Direction
The records that follow are to be repeated without alteration.

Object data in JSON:
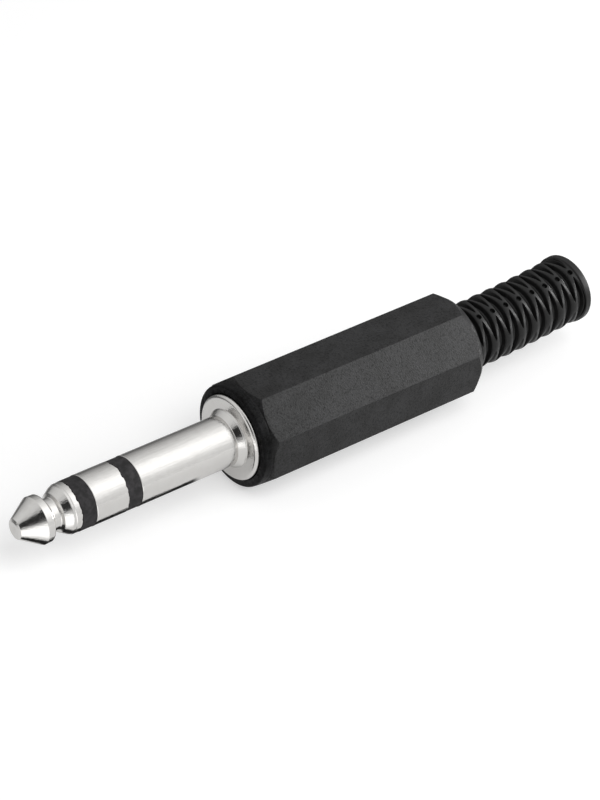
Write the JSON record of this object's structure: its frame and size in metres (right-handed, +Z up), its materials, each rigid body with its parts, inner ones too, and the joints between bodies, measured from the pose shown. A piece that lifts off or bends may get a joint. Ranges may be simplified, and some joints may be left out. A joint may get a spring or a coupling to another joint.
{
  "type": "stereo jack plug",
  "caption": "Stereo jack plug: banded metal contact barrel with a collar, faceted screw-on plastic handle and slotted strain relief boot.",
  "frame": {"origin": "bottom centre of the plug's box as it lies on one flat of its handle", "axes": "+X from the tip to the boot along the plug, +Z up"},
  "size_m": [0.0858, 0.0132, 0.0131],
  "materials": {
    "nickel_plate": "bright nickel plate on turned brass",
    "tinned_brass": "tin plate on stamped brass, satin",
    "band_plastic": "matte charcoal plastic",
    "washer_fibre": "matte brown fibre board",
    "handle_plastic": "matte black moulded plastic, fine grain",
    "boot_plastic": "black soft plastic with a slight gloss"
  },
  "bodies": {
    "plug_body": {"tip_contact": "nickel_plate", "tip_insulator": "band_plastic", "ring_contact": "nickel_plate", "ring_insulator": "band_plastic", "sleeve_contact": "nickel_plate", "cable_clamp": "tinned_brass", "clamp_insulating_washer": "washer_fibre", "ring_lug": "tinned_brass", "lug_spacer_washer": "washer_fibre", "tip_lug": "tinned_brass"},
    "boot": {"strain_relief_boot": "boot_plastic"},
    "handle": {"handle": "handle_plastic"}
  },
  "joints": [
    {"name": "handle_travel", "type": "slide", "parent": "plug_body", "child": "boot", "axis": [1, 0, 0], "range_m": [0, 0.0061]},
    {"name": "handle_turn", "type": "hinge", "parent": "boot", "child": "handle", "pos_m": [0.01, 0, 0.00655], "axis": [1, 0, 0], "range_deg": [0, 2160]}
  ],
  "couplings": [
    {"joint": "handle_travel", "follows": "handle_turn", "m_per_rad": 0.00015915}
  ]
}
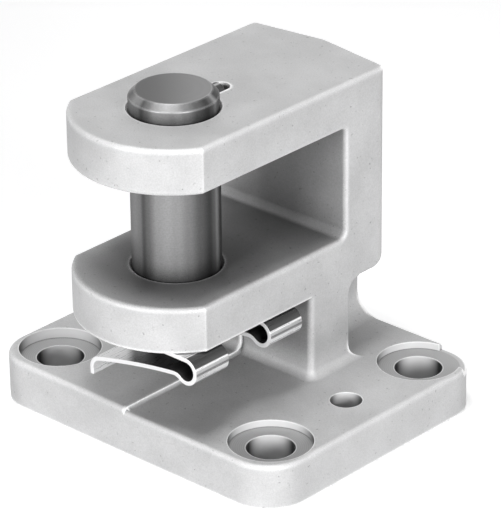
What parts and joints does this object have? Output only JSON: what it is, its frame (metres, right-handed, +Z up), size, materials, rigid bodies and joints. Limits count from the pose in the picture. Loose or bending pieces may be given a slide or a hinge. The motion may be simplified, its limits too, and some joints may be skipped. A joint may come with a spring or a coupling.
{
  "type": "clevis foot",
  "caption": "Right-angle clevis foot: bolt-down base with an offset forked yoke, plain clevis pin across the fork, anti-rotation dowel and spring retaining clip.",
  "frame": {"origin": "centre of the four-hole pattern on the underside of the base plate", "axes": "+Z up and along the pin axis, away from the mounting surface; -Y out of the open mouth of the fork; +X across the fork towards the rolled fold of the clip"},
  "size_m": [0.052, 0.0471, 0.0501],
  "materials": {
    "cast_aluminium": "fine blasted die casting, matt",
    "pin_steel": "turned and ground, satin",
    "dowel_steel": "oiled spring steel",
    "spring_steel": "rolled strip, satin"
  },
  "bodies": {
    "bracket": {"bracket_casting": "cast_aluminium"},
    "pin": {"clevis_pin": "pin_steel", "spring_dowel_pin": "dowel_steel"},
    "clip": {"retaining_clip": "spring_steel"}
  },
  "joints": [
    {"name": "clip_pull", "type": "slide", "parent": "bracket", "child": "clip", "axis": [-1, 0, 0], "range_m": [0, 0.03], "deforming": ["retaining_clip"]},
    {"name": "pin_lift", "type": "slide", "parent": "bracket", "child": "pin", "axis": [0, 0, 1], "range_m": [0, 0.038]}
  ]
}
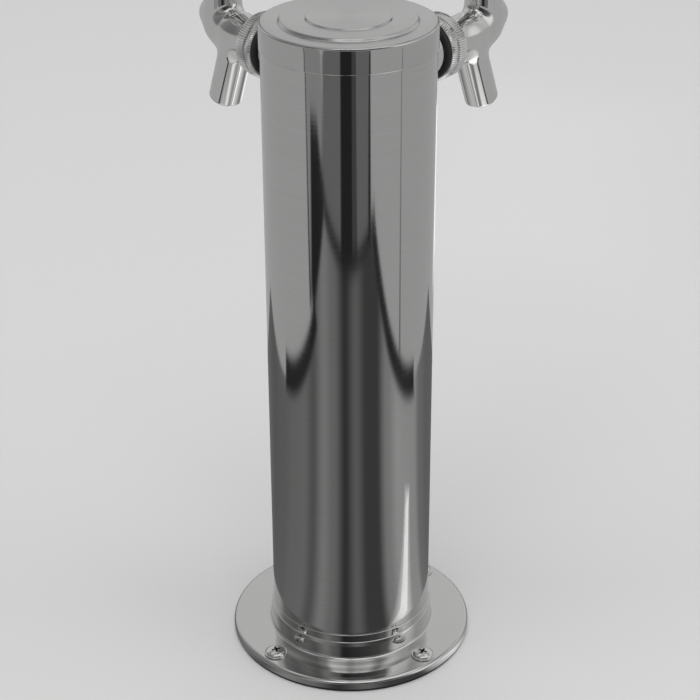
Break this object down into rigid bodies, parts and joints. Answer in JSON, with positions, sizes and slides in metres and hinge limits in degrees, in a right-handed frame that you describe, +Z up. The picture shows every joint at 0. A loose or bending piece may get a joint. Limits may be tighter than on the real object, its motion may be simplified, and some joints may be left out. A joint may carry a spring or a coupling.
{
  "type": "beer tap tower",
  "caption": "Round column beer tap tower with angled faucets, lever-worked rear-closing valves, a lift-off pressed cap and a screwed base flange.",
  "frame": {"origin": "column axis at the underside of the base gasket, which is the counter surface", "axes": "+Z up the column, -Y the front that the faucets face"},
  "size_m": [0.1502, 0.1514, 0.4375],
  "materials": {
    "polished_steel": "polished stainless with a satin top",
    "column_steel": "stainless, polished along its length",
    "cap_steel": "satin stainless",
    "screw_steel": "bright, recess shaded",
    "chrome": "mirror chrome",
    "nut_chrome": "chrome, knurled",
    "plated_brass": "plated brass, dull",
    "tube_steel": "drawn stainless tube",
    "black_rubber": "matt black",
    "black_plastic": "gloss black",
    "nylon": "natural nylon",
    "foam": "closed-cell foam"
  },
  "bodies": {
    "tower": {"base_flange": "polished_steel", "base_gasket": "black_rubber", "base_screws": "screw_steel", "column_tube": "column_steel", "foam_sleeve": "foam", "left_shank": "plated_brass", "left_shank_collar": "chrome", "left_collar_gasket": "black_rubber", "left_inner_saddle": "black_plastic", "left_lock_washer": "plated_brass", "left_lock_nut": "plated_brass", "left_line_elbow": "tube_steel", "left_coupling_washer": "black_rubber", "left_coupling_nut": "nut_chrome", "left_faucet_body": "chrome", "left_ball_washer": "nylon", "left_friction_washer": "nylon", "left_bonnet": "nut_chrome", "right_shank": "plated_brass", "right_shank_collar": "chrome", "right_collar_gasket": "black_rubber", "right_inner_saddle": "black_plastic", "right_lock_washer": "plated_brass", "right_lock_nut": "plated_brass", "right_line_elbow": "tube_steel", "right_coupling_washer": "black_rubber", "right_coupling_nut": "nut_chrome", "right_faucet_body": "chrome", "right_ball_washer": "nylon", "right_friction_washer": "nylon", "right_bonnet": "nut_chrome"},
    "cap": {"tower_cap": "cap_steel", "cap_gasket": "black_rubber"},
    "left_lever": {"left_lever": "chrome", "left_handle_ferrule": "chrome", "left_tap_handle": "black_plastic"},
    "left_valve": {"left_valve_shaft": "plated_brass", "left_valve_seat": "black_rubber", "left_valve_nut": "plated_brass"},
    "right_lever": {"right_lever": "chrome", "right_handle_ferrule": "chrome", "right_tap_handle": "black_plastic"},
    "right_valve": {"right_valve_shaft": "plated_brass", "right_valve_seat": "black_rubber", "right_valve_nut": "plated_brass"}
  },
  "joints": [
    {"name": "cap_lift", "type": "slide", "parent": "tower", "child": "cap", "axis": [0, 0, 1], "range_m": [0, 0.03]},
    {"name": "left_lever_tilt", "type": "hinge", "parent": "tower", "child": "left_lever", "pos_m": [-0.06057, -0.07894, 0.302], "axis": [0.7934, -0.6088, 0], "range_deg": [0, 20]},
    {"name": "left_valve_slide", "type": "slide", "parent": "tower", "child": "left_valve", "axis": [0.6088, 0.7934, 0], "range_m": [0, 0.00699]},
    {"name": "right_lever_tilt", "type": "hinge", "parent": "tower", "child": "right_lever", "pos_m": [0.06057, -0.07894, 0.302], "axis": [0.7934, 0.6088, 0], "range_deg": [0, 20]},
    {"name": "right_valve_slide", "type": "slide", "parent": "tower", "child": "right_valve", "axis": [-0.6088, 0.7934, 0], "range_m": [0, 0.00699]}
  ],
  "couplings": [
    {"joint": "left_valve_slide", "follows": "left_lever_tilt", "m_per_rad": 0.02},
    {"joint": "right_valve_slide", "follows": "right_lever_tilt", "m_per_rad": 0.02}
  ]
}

Task output
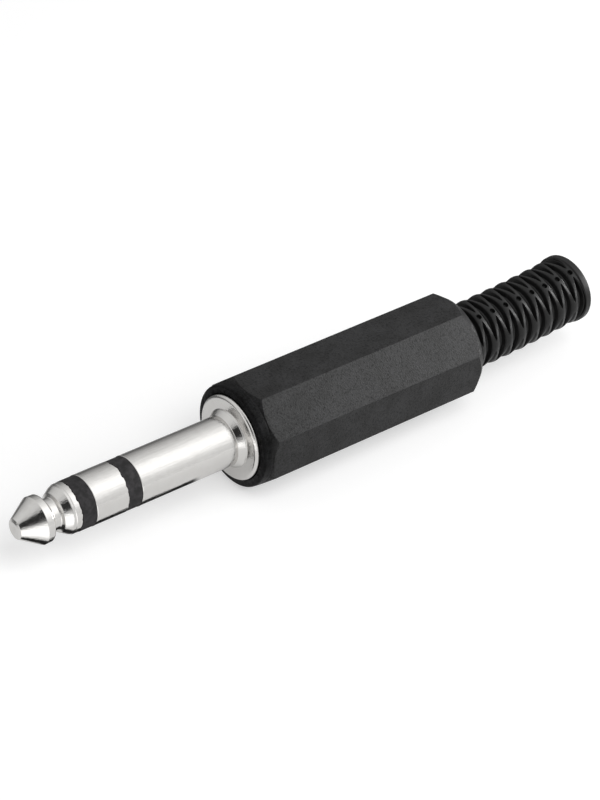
Write the JSON record of this object's structure: its frame and size in metres (right-handed, +Z up), its materials, each rigid body with its parts, inner ones too, and the joints between bodies, measured from the pose shown. A piece that lifts off or bends may get a joint. Ranges may be simplified, and some joints may be left out. A joint may get a spring or a coupling to another joint.
{
  "type": "stereo jack plug",
  "caption": "Stereo jack plug: banded metal contact barrel with a collar, faceted screw-on plastic handle and slotted strain relief boot.",
  "frame": {"origin": "bottom centre of the plug's box as it lies on one flat of its handle", "axes": "+X from the tip to the boot along the plug, +Z up"},
  "size_m": [0.0858, 0.0132, 0.0131],
  "materials": {
    "nickel_plate": "bright nickel plate on turned brass",
    "tinned_brass": "tin plate on stamped brass, satin",
    "band_plastic": "matte charcoal plastic",
    "washer_fibre": "matte brown fibre board",
    "handle_plastic": "matte black moulded plastic, fine grain",
    "boot_plastic": "black soft plastic with a slight gloss"
  },
  "bodies": {
    "plug_body": {"tip_contact": "nickel_plate", "tip_insulator": "band_plastic", "ring_contact": "nickel_plate", "ring_insulator": "band_plastic", "sleeve_contact": "nickel_plate", "cable_clamp": "tinned_brass", "clamp_insulating_washer": "washer_fibre", "ring_lug": "tinned_brass", "lug_spacer_washer": "washer_fibre", "tip_lug": "tinned_brass"},
    "boot": {"strain_relief_boot": "boot_plastic"},
    "handle": {"handle": "handle_plastic"}
  },
  "joints": [
    {"name": "handle_travel", "type": "slide", "parent": "plug_body", "child": "boot", "axis": [1, 0, 0], "range_m": [0, 0.0061]},
    {"name": "handle_turn", "type": "hinge", "parent": "boot", "child": "handle", "pos_m": [0.01, 0, 0.00655], "axis": [1, 0, 0], "range_deg": [0, 2160]}
  ],
  "couplings": [
    {"joint": "handle_travel", "follows": "handle_turn", "m_per_rad": 0.00015915}
  ]
}
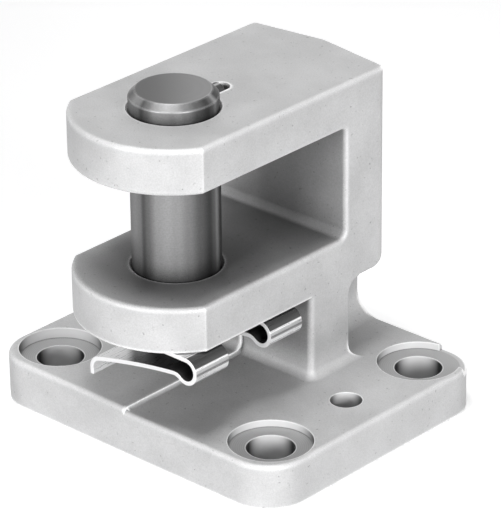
What parts and joints does this object have? Output only JSON: what it is, its frame (metres, right-handed, +Z up), size, materials, rigid bodies and joints. Limits count from the pose in the picture. Loose or bending pieces may be given a slide or a hinge. The motion may be simplified, its limits too, and some joints may be skipped. A joint may come with a spring or a coupling.
{
  "type": "clevis foot",
  "caption": "Right-angle clevis foot: bolt-down base with an offset forked yoke, plain clevis pin across the fork, anti-rotation dowel and spring retaining clip.",
  "frame": {"origin": "centre of the four-hole pattern on the underside of the base plate", "axes": "+Z up and along the pin axis, away from the mounting surface; -Y out of the open mouth of the fork; +X across the fork towards the rolled fold of the clip"},
  "size_m": [0.052, 0.0471, 0.0501],
  "materials": {
    "cast_aluminium": "fine blasted die casting, matt",
    "pin_steel": "turned and ground, satin",
    "dowel_steel": "oiled spring steel",
    "spring_steel": "rolled strip, satin"
  },
  "bodies": {
    "bracket": {"bracket_casting": "cast_aluminium"},
    "pin": {"clevis_pin": "pin_steel", "spring_dowel_pin": "dowel_steel"},
    "clip": {"retaining_clip": "spring_steel"}
  },
  "joints": [
    {"name": "clip_pull", "type": "slide", "parent": "bracket", "child": "clip", "axis": [-1, 0, 0], "range_m": [0, 0.03], "deforming": ["retaining_clip"]},
    {"name": "pin_lift", "type": "slide", "parent": "bracket", "child": "pin", "axis": [0, 0, 1], "range_m": [0, 0.038]}
  ]
}
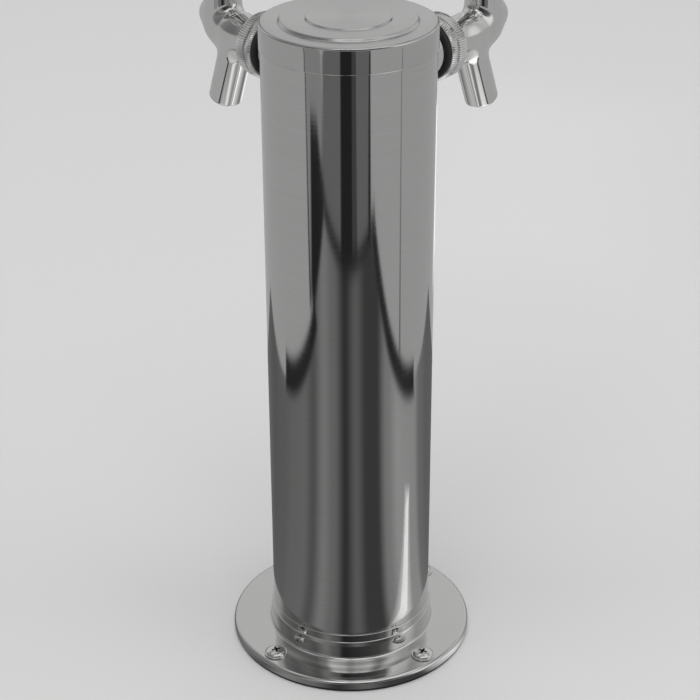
Break this object down into rigid bodies, parts and joints. Answer in JSON, with positions, sizes and slides in metres and hinge limits in degrees, in a right-handed frame that you describe, +Z up. The picture shows every joint at 0. A loose or bending piece may get a joint. Limits may be tighter than on the real object, its motion may be simplified, and some joints may be left out. A joint may carry a spring or a coupling.
{
  "type": "beer tap tower",
  "caption": "Round column beer tap tower with angled faucets, lever-worked rear-closing valves, a lift-off pressed cap and a screwed base flange.",
  "frame": {"origin": "column axis at the underside of the base gasket, which is the counter surface", "axes": "+Z up the column, -Y the front that the faucets face"},
  "size_m": [0.1502, 0.1514, 0.4375],
  "materials": {
    "polished_steel": "polished stainless with a satin top",
    "column_steel": "stainless, polished along its length",
    "cap_steel": "satin stainless",
    "screw_steel": "bright, recess shaded",
    "chrome": "mirror chrome",
    "nut_chrome": "chrome, knurled",
    "plated_brass": "plated brass, dull",
    "tube_steel": "drawn stainless tube",
    "black_rubber": "matt black",
    "black_plastic": "gloss black",
    "nylon": "natural nylon",
    "foam": "closed-cell foam"
  },
  "bodies": {
    "tower": {"base_flange": "polished_steel", "base_gasket": "black_rubber", "base_screws": "screw_steel", "column_tube": "column_steel", "foam_sleeve": "foam", "left_shank": "plated_brass", "left_shank_collar": "chrome", "left_collar_gasket": "black_rubber", "left_inner_saddle": "black_plastic", "left_lock_washer": "plated_brass", "left_lock_nut": "plated_brass", "left_line_elbow": "tube_steel", "left_coupling_washer": "black_rubber", "left_coupling_nut": "nut_chrome", "left_faucet_body": "chrome", "left_ball_washer": "nylon", "left_friction_washer": "nylon", "left_bonnet": "nut_chrome", "right_shank": "plated_brass", "right_shank_collar": "chrome", "right_collar_gasket": "black_rubber", "right_inner_saddle": "black_plastic", "right_lock_washer": "plated_brass", "right_lock_nut": "plated_brass", "right_line_elbow": "tube_steel", "right_coupling_washer": "black_rubber", "right_coupling_nut": "nut_chrome", "right_faucet_body": "chrome", "right_ball_washer": "nylon", "right_friction_washer": "nylon", "right_bonnet": "nut_chrome"},
    "cap": {"tower_cap": "cap_steel", "cap_gasket": "black_rubber"},
    "left_lever": {"left_lever": "chrome", "left_handle_ferrule": "chrome", "left_tap_handle": "black_plastic"},
    "left_valve": {"left_valve_shaft": "plated_brass", "left_valve_seat": "black_rubber", "left_valve_nut": "plated_brass"},
    "right_lever": {"right_lever": "chrome", "right_handle_ferrule": "chrome", "right_tap_handle": "black_plastic"},
    "right_valve": {"right_valve_shaft": "plated_brass", "right_valve_seat": "black_rubber", "right_valve_nut": "plated_brass"}
  },
  "joints": [
    {"name": "cap_lift", "type": "slide", "parent": "tower", "child": "cap", "axis": [0, 0, 1], "range_m": [0, 0.03]},
    {"name": "left_lever_tilt", "type": "hinge", "parent": "tower", "child": "left_lever", "pos_m": [-0.06057, -0.07894, 0.302], "axis": [0.7934, -0.6088, 0], "range_deg": [0, 20]},
    {"name": "left_valve_slide", "type": "slide", "parent": "tower", "child": "left_valve", "axis": [0.6088, 0.7934, 0], "range_m": [0, 0.00699]},
    {"name": "right_lever_tilt", "type": "hinge", "parent": "tower", "child": "right_lever", "pos_m": [0.06057, -0.07894, 0.302], "axis": [0.7934, 0.6088, 0], "range_deg": [0, 20]},
    {"name": "right_valve_slide", "type": "slide", "parent": "tower", "child": "right_valve", "axis": [-0.6088, 0.7934, 0], "range_m": [0, 0.00699]}
  ],
  "couplings": [
    {"joint": "left_valve_slide", "follows": "left_lever_tilt", "m_per_rad": 0.02},
    {"joint": "right_valve_slide", "follows": "right_lever_tilt", "m_per_rad": 0.02}
  ]
}